_THE PROBLEM_: Your task is to return, exactly, the run of lines starting at the line holding "main_frame();" and ending at the line holding "before = set(bpy.data.objects)", both ends included and no other lines.

_INPUT DATA_:
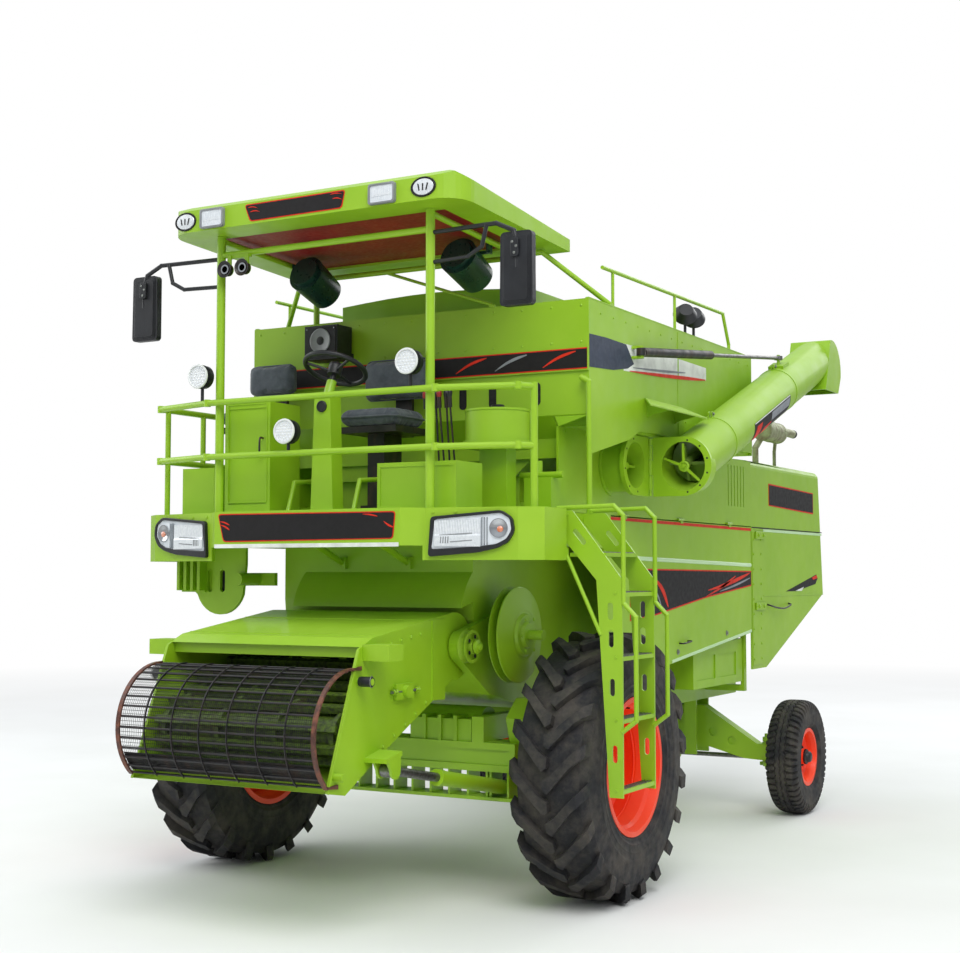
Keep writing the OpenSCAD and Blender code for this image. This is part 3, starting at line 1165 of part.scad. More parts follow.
module feeder_conveyor() color(STEEL) home() {
    low = [screen_y + 60, screen_z - 20];
    roll = 130;
    u = (feeder_pivot - low) / norm(feeder_pivot - low);
    slope = atan2(u[1], u[0]);
    dist = norm(feeder_pivot - low);
    bar_x(-feeder_half - 46, feeder_half + 150, feeder_y, feeder_z, feeder_shaft_r);
    // Feeder pulley on the shaft's left end
    translate([feeder_half + 95, feeder_y, feeder_z]) rotate([0, 90, 0]) rotate_extrude() polygon([
        [0, -26], [96, -26], [96, -20], [70, 0], [96, 20], [96, 26], [78, 26], [72, 12], [44, 12], [40, 40], [0, 40]]);
    // Lower roll and the chains round both shafts
    bar_x(-feeder_half + 12 + seat, feeder_half - 12 - seat, low[0], low[1], 50);
    bar_x(-feeder_half + 30, feeder_half - 30, low[0], low[1], roll - 26);
    bar_x(-feeder_half + 30, feeder_half - 30, feeder_y, feeder_z, 74);
    for (x = [-560, -190, 190, 560]) translate([x - 14, low[0], low[1]]) rotate([slope, 0, 0])
        rotate([90, 0, 90]) linear_extrude(28) difference() {
            polygon(concat(arc(0, 0, roll, 90, 270, 16), arc(dist, 0, 92, -90, 90, 14)));
            polygon(concat(arc(0, 0, roll - 22, 90, 270, 16), arc(dist, 0, 70, -90, 90, 14)));
        }
    // Slats across the chains
    translate([0, low[0], low[1]]) rotate([slope, 0, 0]) {
        taper = atan2(roll - 92, dist);
        for (i = [0 : 7], s = [-1, 1])
            translate([0, i * dist / 8 + 40, s * (roll - (i / 8 + 40 / dist) * (roll - 92))])
                rotate([-s * taper, 0, 0]) block([-600, -20, s > 0 ? -8 : -30], [600, 20, s > 0 ? 30 : 8]);
        for (t = [135, 180, 225]) rotate([t - 90, 0, 0]) block([-600, -20, roll - 8], [600, 20, roll + 30]);
    }
}

module drum_screen() home() {
    from = 89;
    to = 228;
    color(BLACK) for (i = [0 : screen_bars - 1]) {
        t = from + 1 + i * (to - from - 2) / (screen_bars - 1);
        bar_x(-feeder_half - 6, feeder_half + 6, screen_y + (screen_r - 3) * cos(t), screen_z + (screen_r - 3) * sin(t), 6);
    }
    for (i = [0 : 7]) {
        end = i == 0 || i == 7;
        w = end ? 26 : 5;
        x = i == 0 ? -feeder_half - 10 : i == 7 ? feeder_half + 10 - w : -feeder_half + i * 2 * feeder_half / 7;
        color(end ? RUST : BLACK) side_plate(x, x + w, concat(
            arc(screen_y, screen_z, screen_r + 8, from, to, 24), arc(screen_y, screen_z, screen_r - 2, to, from, 24)));
    }
    // Arms that carry the screen on the outside of the feeder house
    color(RUST) both() {
        side_plate(feeder_half + seat, feeder_half + 10, [
            [mouth_top[0] - 24, mouth_top[1] - 4], [mouth_top[0] + 60, mouth_top[1] - 8],
            [mouth_top[0] + 60, mouth_top[1] + 14], [mouth_top[0] - 24, mouth_top[1] + 6]]);
        side_plate(feeder_half + seat, feeder_half + 10, [
            [mouth_low[0] - 4, mouth_low[1] + 24], [mouth_low[0] + 90, mouth_low[1] + 14],
            [mouth_low[0] + 90, mouth_low[1] + 38], [mouth_low[0] + 6, mouth_low[1] + 34]]);
    }
}

module lift_barrels() color(GREEN) home() both() {
    v = [0, lift_eye[0] - lift_pin[0], lift_eye[1] - lift_pin[1]];
    u = v / norm(v);
    at = [lift_x, lift_pin[0], lift_pin[1]];
    difference() {
        union() {
            bar(at + 30 * u, at + 800 * u, 42);
            bar(at + 770 * u, at + 820 * u, 47);
            bar_x(lift_x - 34, lift_x + 34, at[1], at[2], 40);
        }
        bar_x(lift_x - 60, lift_x + 60, at[1], at[2], lift_pin_r + run_gap);
        bar(at + 120 * u, at + 900 * u, 25 + run_gap);
    }
}
module lift_rods() color(STEEL) home() both() {
    v = [0, lift_eye[0] - lift_pin[0], lift_eye[1] - lift_pin[1]];
    u = v / norm(v);
    at = [lift_x, lift_pin[0], lift_pin[1]];
    eye = [lift_x, lift_eye[0], lift_eye[1]];
    difference() {
        union() {
            bar(at + 420 * u, eye - 26 * u, 25);
            bar_x(lift_x - 30, lift_x + 30, lift_eye[0], lift_eye[1], 38);
        }
        bar_x(lift_x - 60, lift_x + 60, lift_eye[0], lift_eye[1], lift_pin_r + 9);
    }
}

main_frame();
front_axle();
threshing_housing();
side_panels();
sieve_box();
straw_walkers();
rear_hood();
engine_block();
exhaust();
grain_elevator();
drive_guard();
platform();
bumper();
headlights();
guard_rails();
ladder();
canopy_frame();
canopy_roof();
canopy_liner();
canopy_drums();
mirrors();
work_lamps();
console();
steering_wheel();
seat_frames();
seat_cushions();
speaker_box();
tank_ends();
tank_sides();
tank_floor();
tank_lid();
unloader_stub();
unloader_tube();
unloader_screw();
swing_barrel();
swing_rod();
shield_left();
shield_right();
drum_pulley();
feeder_house();
feeder_conveyor();
drum_screen();
lift_barrels();
lift_rods();
rear_axle();
tie_rod();
knuckle_left();
knuckle_right();
tyre_front_left();
tyre_front_right();
tyre_rear_left();
tyre_rear_right();
rim_front_left();
rim_front_right();
rim_rear_left();
rim_rear_right();
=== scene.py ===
"""Looks of a combine harvester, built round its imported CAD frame.

Metres, +Z up; the front faces -Y and +X is the machine's left side. Profiles that are turned round an
axis, and the sizes of bolts, are in millimetres.
"""
import json
import math

import bpy
import numpy as np
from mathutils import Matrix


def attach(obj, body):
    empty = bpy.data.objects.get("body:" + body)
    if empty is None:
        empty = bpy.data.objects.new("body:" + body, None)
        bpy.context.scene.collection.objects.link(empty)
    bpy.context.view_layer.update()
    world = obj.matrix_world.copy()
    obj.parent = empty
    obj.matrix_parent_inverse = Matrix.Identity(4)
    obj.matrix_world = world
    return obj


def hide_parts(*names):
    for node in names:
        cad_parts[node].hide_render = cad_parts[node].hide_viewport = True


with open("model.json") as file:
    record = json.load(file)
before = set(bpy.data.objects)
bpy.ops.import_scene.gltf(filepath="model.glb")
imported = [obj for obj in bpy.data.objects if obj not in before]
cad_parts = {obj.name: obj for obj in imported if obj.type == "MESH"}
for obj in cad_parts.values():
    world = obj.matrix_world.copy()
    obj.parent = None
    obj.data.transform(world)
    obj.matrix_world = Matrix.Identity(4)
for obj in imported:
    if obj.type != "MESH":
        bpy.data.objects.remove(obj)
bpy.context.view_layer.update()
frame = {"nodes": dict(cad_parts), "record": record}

# The design's own origin, on the ground under the front axle, as it lies in the frame
AXLE = np.array([-0.12625, -1.72, 0.0])
X, Y, Z = np.eye(3)
SIDES = ((-1, "right"), (1, "left"))


# Colours and finishes

def linear(code):
    """A hex colour as linear RGBA: ((c + 0.055) / 1.055) ^ 2.4 for each channel, or c / 12.92 where dark."""
    c = np.array([int(code[i:i + 2], 16) for i in (1, 3, 5)]) / 255
    c = np.where(c <= 0.04045, c / 12.92, ((c + 0.055) / 1.055) ** 2.4)
    return (*c.tolist(), 1.0)


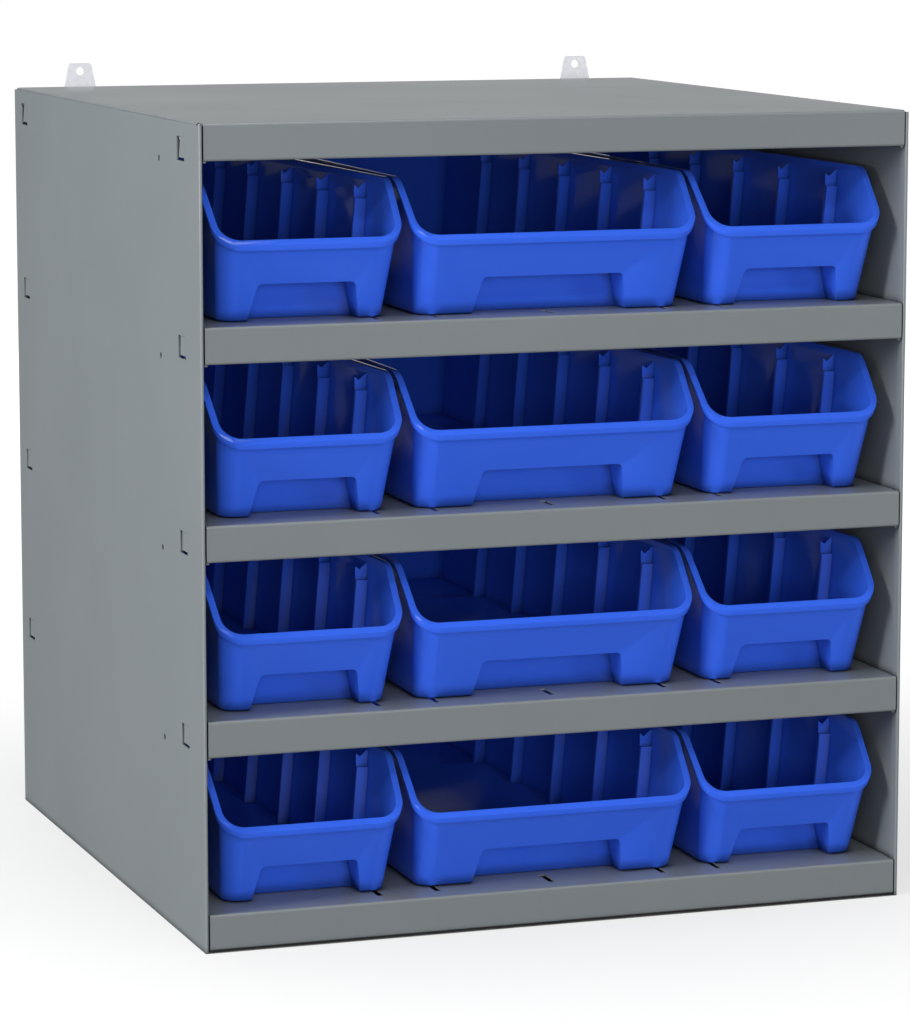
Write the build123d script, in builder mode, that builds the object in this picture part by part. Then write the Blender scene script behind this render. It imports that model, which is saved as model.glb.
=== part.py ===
from build123d import *

import os
from math import cos, radians, tan

# Open-fronted bin rack: a folded sheet-steel case with four rows of three slide-in hopper bins.
# Millimetres. X runs across the rack, Y from front to back, Z up. The origin is on the floor,
# at the middle of the rack's footprint. The bins are drawn pushed home.

# Case: overall sizes
rack_width = 586.0
rack_depth = 594.0
row_count = 4
row_pitch = 151.8
top_row_extra = 2.3
base_deck_height = 30.0
sheet = 1.2
bend_radius = 2.0

# Side panels
top_reveal = 1.6
hem_depth = 10.0
hem_gap = 0.2
hem_nose_flat = 0.05
rear_flange_width = 20.0
base_flange_width = 12.0
bend_clearance = 1.5
lock_hole_radius = 2.6
lock_hole_y = 114.0
lock_hole_drop = 32.5

# Shelf trays
tray_side_gap = 0.3
lip_height = 28.5
lip_side_gap = 1.0
lip_setback = 0.5
lip_return = 10.0
hem_clearance = 2.0
rear_stop_height = 12.0
rear_corner_relief = 20.0
end_nub_width = 2.4
end_nub_drop = 1.4
deck_slot_length = 25.5
deck_slot_width = 5.5
deck_slot_y = 20.0
deck_slot_inner_inset = 197.0
deck_slot_outer_inset = 149.0

# Hook lugs of the shelves, flush in windows of the side panels
front_window_y = 41.5
rear_window_y = 27.0
window_depth = 20.5
shelf_window_drop = 11.0
shelf_window_height = 17.5
shelf_lug_leg_gap = 5.2
shelf_lug_flare = 0.8
top_window_drop = 12.3
top_window_height = 18.5
top_lug_leg_gap = 6.0
top_lug_flare = 4.0
lug_foot_gap = 2.5
lug_fit = 0.15
lug_root = 3.0
notch_margin = 1.5

# Wall tabs and their rivets
tab_inset = 59.3
tab_base_width = 28.3
tab_top_width = 19.7
tab_rise = 20.5
tab_tail = 22.0
tab_sheet = 1.5
tab_corner = 3.0
tab_hole_radius = 3.6
tab_hole_rise = 13.4
rivet_radius = 2.0
rivet_clearance = 0.05
rivet_head_radius = 3.8
rivet_head_height = 0.9
rivet_blind_radius = 2.8
rivet_blind_length = 1.6
rivet_pitch = 13.0
rivet_drop = 12.0
wall_margin = 0.2

# Bins: sizes that both widths share
bin_height = 106.0
bin_wall = 2.4
bin_floor = 2.6
bin_seat_gap = 0.2
bin_front_inset = 36.4
bin_rear_inset = 4.0
outer_bin_inset = 91.0
bin_slack_shift = 1.3
front_lean = 20.6
side_draft = 5.4
plan_taper = 1.2
foot_corner = 13.5
foot_round = 2.0
top_corner = 20.0
rear_corner = 9.0
hopper_level = 60.2
hopper_angle = 44.0
hopper_round = 24.0
rim_overhang = 3.0
rim_band = 4.2
grip_height = 29.2
grip_depth = 22.0
grip_flare = 5.6
grip_corner = 5.0
track_count = 5
track_y = 97.3
track_pitch = 92.0
track_depth = 9.0
track_thickness = 5.0
track_height = 87.4
fork_thickness = 1.6
fork_neck = 8.4
fork_tip_low = 1.4
fork_tip_high = 10.8
fork_notch_depth = 5.6
fork_notch_rise = 8.0
fork_wall_rise = 12.9
card_ledge_reach = 13.0
card_ledge_level = 60.4
card_ledge_thickness = 1.8
card_stud_length = 10.0
card_stud_width = 2.0
card_stud_height = 0.8

# Bins: one value for each width, taken at the foot of the front wall
narrow_foot_half_width = 66.7
narrow_pad_width = 21.8
narrow_card_ledge = 60.0
narrow_stud_spacing = 28.0
bin_foot_gap = 26.1
wide_pad_width = 45.2
wide_card_ledge = 92.0
wide_stud_spacing = 31.5

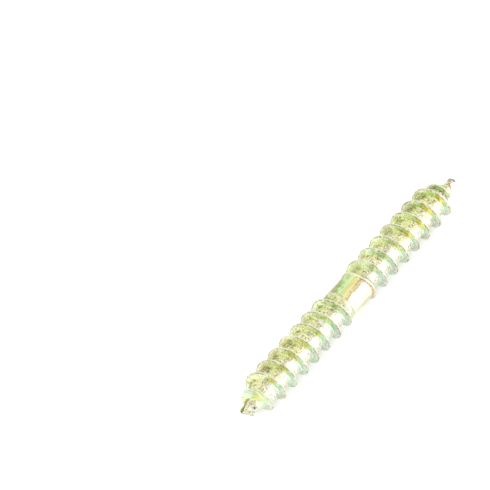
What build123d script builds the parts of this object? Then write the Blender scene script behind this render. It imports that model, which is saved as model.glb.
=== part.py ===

_EXERCISE RESPONSE_:
main_frame();
front_axle();
threshing_housing();
side_panels();
sieve_box();
straw_walkers();
rear_hood();
engine_block();
exhaust();
grain_elevator();
drive_guard();
platform();
bumper();
headlights();
guard_rails();
ladder();
canopy_frame();
canopy_roof();
canopy_liner();
canopy_drums();
mirrors();
work_lamps();
console();
steering_wheel();
seat_frames();
seat_cushions();
speaker_box();
tank_ends();
tank_sides();
tank_floor();
tank_lid();
unloader_stub();
unloader_tube();
unloader_screw();
swing_barrel();
swing_rod();
shield_left();
shield_right();
drum_pulley();
feeder_house();
feeder_conveyor();
drum_screen();
lift_barrels();
lift_rods();
rear_axle();
tie_rod();
knuckle_left();
knuckle_right();
tyre_front_left();
tyre_front_right();
tyre_rear_left();
tyre_rear_right();
rim_front_left();
rim_front_right();
rim_rear_left();
rim_rear_right();
=== scene.py ===
"""Looks of a combine harvester, built round its imported CAD frame.

Metres, +Z up; the front faces -Y and +X is the machine's left side. Profiles that are turned round an
axis, and the sizes of bolts, are in millimetres.
"""
import json
import math

import bpy
import numpy as np
from mathutils import Matrix


def attach(obj, body):
    empty = bpy.data.objects.get("body:" + body)
    if empty is None:
        empty = bpy.data.objects.new("body:" + body, None)
        bpy.context.scene.collection.objects.link(empty)
    bpy.context.view_layer.update()
    world = obj.matrix_world.copy()
    obj.parent = empty
    obj.matrix_parent_inverse = Matrix.Identity(4)
    obj.matrix_world = world
    return obj


def hide_parts(*names):
    for node in names:
        cad_parts[node].hide_render = cad_parts[node].hide_viewport = True


with open("model.json") as file:
    record = json.load(file)
before = set(bpy.data.objects)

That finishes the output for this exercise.